For refugees who have come so far in the pursuit of a better life to be trapped in such frustrating positions is incredibly unjust. It was especially challenging given that they had come to us for help. At the time I felt powerless as it felt there was very little I could do to help. However, while it was my greatest challenge I would also say that in hindsight it was one of the highlights. In that moment I was in a position where I had the potential to help others and that was what I had signed up for.

 

Emily Scrimgeour (Asylum Seekers Equality Project) 
 

What does being a volunteer in the ASEP team involve?


 ASEP is a project centered around securing a policy change for the provision of services for Asylum Seekers. Thus being a volunteer on the project includes increasing public awareness of the issue as well as reaching out to key decision makers and community members.  My role in the project has been in the government team where we spend our time meeting with MPs to garner support for policy change.
 
Why were you interested in being part of the Asylum Seekers Equality Project? What exciting projects have you been part of so far?

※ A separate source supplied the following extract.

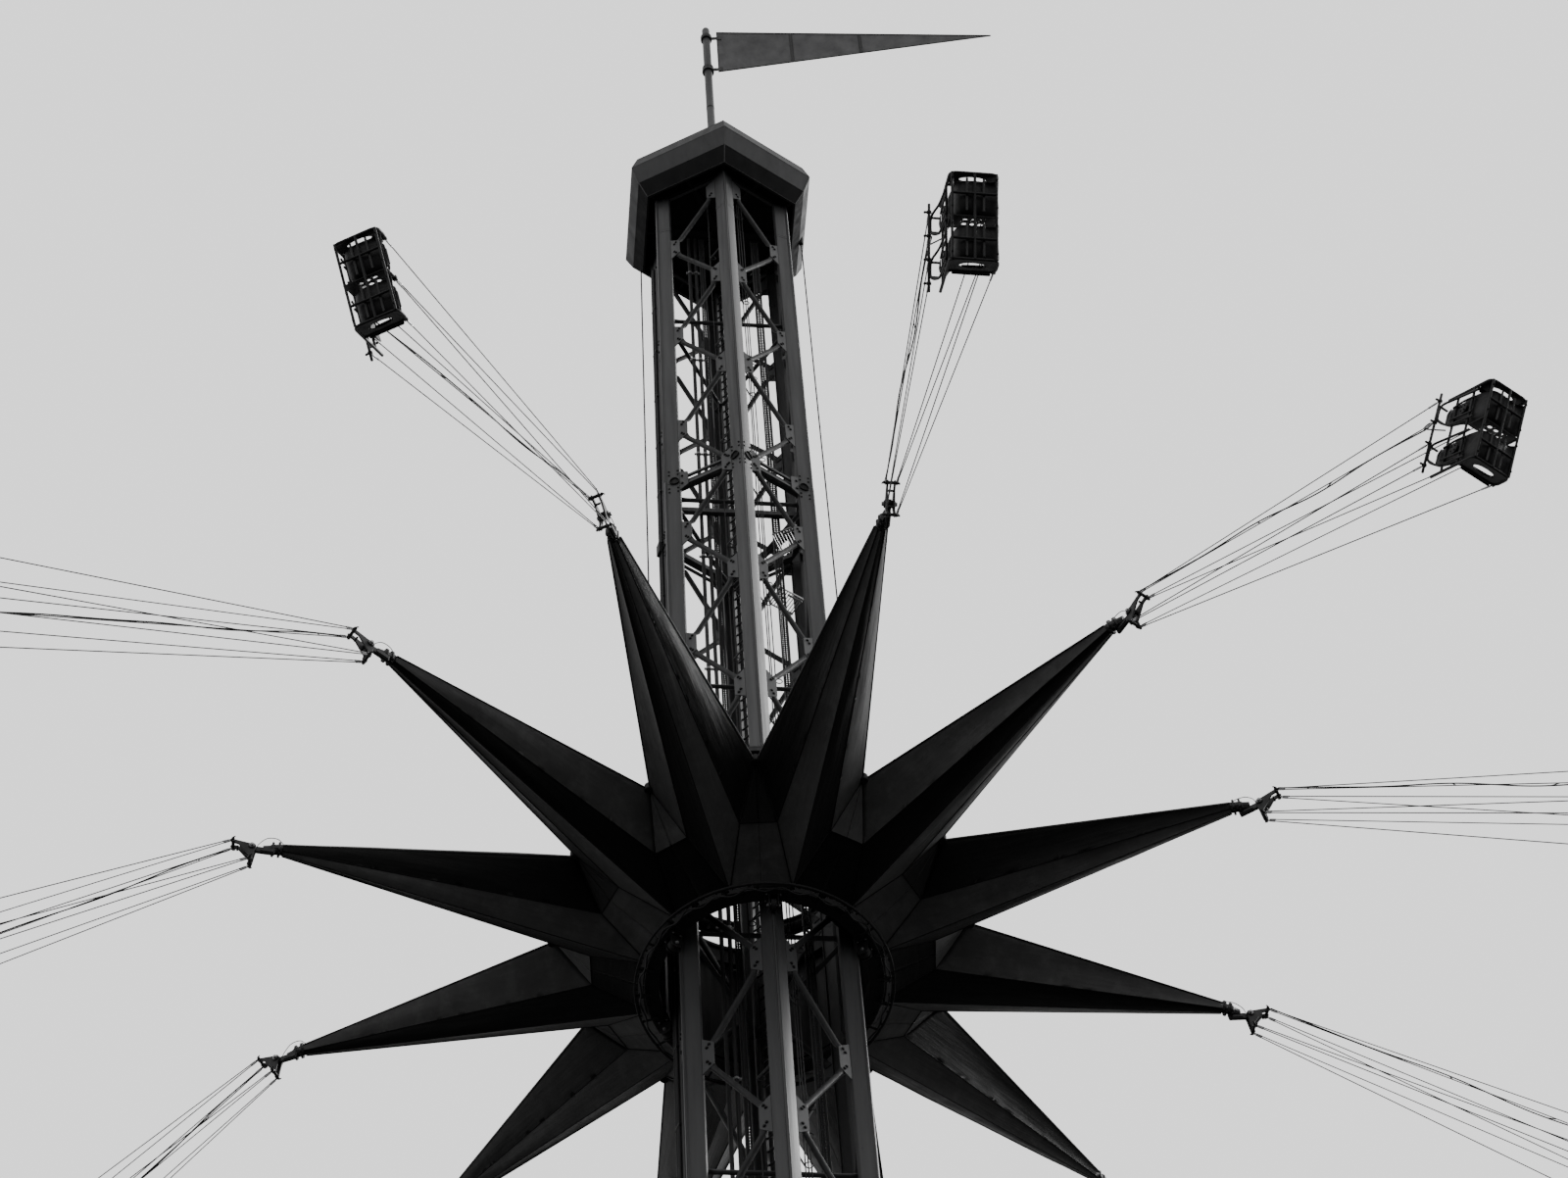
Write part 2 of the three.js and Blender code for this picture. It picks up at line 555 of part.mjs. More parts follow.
// Chair, in its own frame: the swing pin at the origin, Z up along the cables, Y the way the riders face.
// A yoke with the pin and two crossbars, eight cables, and two bucket seats side by side on one frame.
function chair() {
  const barLevel = -YOKE_DROP - 10;
  const cheekOffset = LUG_THICKNESS / 2 + RUNNING + YOKE_CHEEK / 2;
  const pin = new THREE.CylinderGeometry(PIN_RADIUS, PIN_RADIUS, 2 * cheekOffset, 8);
  const parts = [block(2 * YOKE_HALF, 2 * cheekOffset + YOKE_CHEEK, 26, 0, 0, barLevel)];
  for (const side of [-1, 1]) {
    parts.push(block(52, YOKE_CHEEK, 110, 0, side * cheekOffset, barLevel + 55));
    parts.push(block(30, 2 * CROSSBAR_HALF + 24, 26, side * YOKE_HALF, 0, barLevel));
  }
  parts.push(pin);
  const level = -SEAT_DISTANCE;
  const hookLevel = level + BACK_HEIGHT;
  const frontLevel = level + ARMREST_HEIGHT;
  const depth = FRONT_REACH - BACK_FACE;
  const seatMiddle = (FRONT_REACH + BACK_FACE) / 2;
  parts.push(block(2 * FRAME_HALF, depth, SEAT_BASE, 0, seatMiddle, level - SEAT_DROP));
  const sideHeight = SEAT_DROP + ARMREST_HEIGHT;
  for (const x of [-FRAME_HALF + SIDE_PLATE / 2, 0, FRAME_HALF - SIDE_PLATE / 2]) {
    parts.push(block(SIDE_PLATE, depth, sideHeight, x, seatMiddle, level + ARMREST_HEIGHT - sideHeight / 2));
  }
  const backHeight = BACK_HEIGHT + SEAT_DROP;
  for (const side of [-1, 1]) {
    const [x, y] = [side * SEAT_CENTRE, BACK_FACE + BACK_THICKNESS / 2];
    parts.push(block(SEAT_WIDTH, BACK_THICKNESS, backHeight, x, y, level + BACK_HEIGHT - backHeight / 2));
    const stub = BACK_FACE + BACK_THICKNESS / 2 - HOOK_REACH;
    parts.push(block(RAIL_STUB, stub, RAIL_STUB, x, HOOK_REACH + stub / 2, hookLevel - RAIL_STUB));
  }
  parts.push(block(2 * FRAME_HALF, BACK_RAIL, BACK_RAIL, 0, HOOK_REACH, hookLevel - BACK_RAIL / 2));
  for (let i = 0; i < 4; i += 1) {
    const hookX = (i - 1.5) * HOOK_SPACING;
    const frontX = [-FRAME_HALF + 12, -6, 6, FRAME_HALF - 12][i];
    const yokeX = (i < 2 ? -YOKE_HALF : YOKE_HALF) + (i % 2) * 12 - 6;
    parts.push(bar([yokeX, -CROSSBAR_HALF, barLevel], [hookX, HOOK_REACH, hookLevel], CABLE_RADIUS, 3));
    const front = [frontX, FRONT_REACH - 20, frontLevel - 6];
    parts.push(bar([yokeX, CROSSBAR_HALF, barLevel], front, CABLE_RADIUS, 3));
  }
  return fuse(parts);
}

add('base_frame', baseFrame(), 'steel');
for (let i = 0; i < CORNERS; i += 1) {
  add(`tower_column_${i + 1}`, towerColumn(60 * i), 'steel');
  add(`bracing_panel_${i + 1}`, bracingPanel(i), 'steel');
}

SPLICE_STEPS.forEach((step, i) => {
  add(`inner_ring_${i + 1}`, innerRing(SPLICE_LEVEL + step * HALF_PITCH), 'steel');
});
add('ladder', ladder(), 'steel');
PIPE_X.forEach((x, i) => {
  const pipe = bar([x, PIPE_Y, LADDER_BOTTOM], [x, PIPE_Y, LADDER_TOP], PIPE_RADIUS, 8);
  add(`service_pipe_${i + 1}`, pipe, 'black');
});
TRAYS.forEach((tray, i) => {
  add(`cable_tray_${i + 1}`, cableTray(tray), 'steel');
});
add('head_frame', headFrame(), 'steel');
add('cap_shell', capShell(), 'cap');
add('cap_roof', capRoof(), 'cap');
add('mast', mast(), 'steel');
add('vane', vane(), 'steel');
ROPE_HEADINGS.forEach((heading, i) => {
  add(`hoist_rope_${i + 1}`, hoistRope(heading), 'rope');
});
add('carriage_frame', carriageFrame(), 'steel');

const star = new THREE.Group();
star.rotation.z = radians(FIRST_ARM_HEADING);
ride.add(star);
add('star_hub', starHub(), 'black', star);
const armShape = starArm();
const chairShape = chair();
for (let i = 0; i < ARMS; i += 1) {
  const number = String(i + 1).padStart(2, '0');
  const heading = (360 * i) / ARMS;
  const arm = add(`star_arm_${number}`, armShape, 'cloth', star);
  arm.rotation.z = radians(heading - 90);
  const seat = add(`chair_${number}`, chairShape, 'black', star);
  const outwards = radians(heading - LAG - 90);
  const radial = new THREE.Vector3(Math.cos(outwards), Math.sin(outwards), 0);
  const rise = new THREE.Vector3(0, 0, 1);
  const swing = radians(SWING);
  const across = radial.clone().multiplyScalar(Math.cos(swing)).addScaledVector(rise, Math.sin(swing));
  const up = rise.clone().multiplyScalar(Math.cos(swing)).addScaledVector(radial, -Math.sin(swing));
  seat.setRotationFromMatrix(new THREE.Matrix4().makeBasis(across, up.clone().cross(across), up));
  seat.position.set(...place(heading, PIN_CIRCLE), PIN_LEVEL);
}

export default ride;
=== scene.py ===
"""Looks of the chair swing ride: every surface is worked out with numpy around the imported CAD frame."""
from functools import partial
from math import cos, pi, radians, sin

import bmesh
import bpy
import numpy as np
from bpy.props import FloatProperty, FloatVectorProperty, PointerProperty
from bpy.types import Operator, Panel, PropertyGroup
from mathutils import Matrix


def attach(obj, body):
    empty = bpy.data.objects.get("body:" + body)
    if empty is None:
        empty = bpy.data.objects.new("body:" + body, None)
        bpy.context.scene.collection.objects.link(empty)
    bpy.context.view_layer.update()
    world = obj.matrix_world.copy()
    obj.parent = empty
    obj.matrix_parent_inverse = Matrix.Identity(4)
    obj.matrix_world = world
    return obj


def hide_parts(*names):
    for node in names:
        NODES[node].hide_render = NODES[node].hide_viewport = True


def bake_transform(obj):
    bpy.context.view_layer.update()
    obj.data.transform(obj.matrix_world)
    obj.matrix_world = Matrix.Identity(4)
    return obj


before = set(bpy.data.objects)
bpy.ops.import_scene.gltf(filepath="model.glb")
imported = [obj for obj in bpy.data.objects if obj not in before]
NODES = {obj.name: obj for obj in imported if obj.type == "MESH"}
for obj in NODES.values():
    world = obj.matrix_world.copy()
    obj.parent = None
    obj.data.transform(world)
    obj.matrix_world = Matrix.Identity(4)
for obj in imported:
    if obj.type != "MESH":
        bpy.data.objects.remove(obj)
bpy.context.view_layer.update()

bl_info = {
    "name": "Chair swing ride",
    "version": (1, 0, 0),
    "blender": (4, 5, 0),
    "location": "3D View > Sidebar > Ride",
    "description": "Dresses the ride's tower, star and chairs with their real surfaces",
    "category": "Object",
}

# Tower, in metres, as the solids have it
CORNERS = 6
CORNER_HEADINGS = 60 * np.arange(CORNERS)
BOTH = np.array([-1, 1])
UPRIGHT = np.array([[1, 0, 0], [0, 0, 1], [0, -1, 0.0]])
SIDEWAYS = np.array([[0, 1, 0], [0, 0, 1], [1, 0, 0.0]])
CORNER_RADIUS = 0.72
FLANK = 0.121
APOTHEM = CORNER_RADIUS * cos(pi / 6) - 0.033
COLUMN_FOOT = 0.1503
COLUMN_TOP = 34.2
HALF_PITCH = 0.85
SPLICE_LEVEL = 28.77
STEPS = np.arange(-33, 7)
SPLICE_STEPS = np.array([0, -12, -24])
BAY_SPAN = CORNER_RADIUS - 2 * FLANK * cos(pi / 12) - 0.0006
SEAM_PITCH = 5.1
TRIANGLE_LEVELS = np.append([31.72, 28.56, 25.75], 22.57 - 2.55 * np.arange(8))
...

I was interested in getting involved because I was moved by the life experiences of convention refugees when I read Marking time, and also meet people who had been through the process.
 
What have been some highlights and challenges whilst being part of the Asylum Seekers Equality Project?


A highlight for me has been getting to talk on NewsTalk ZB about the project. A challenge has been the long term nature of the project so sustaining momentum during busy times or holidays.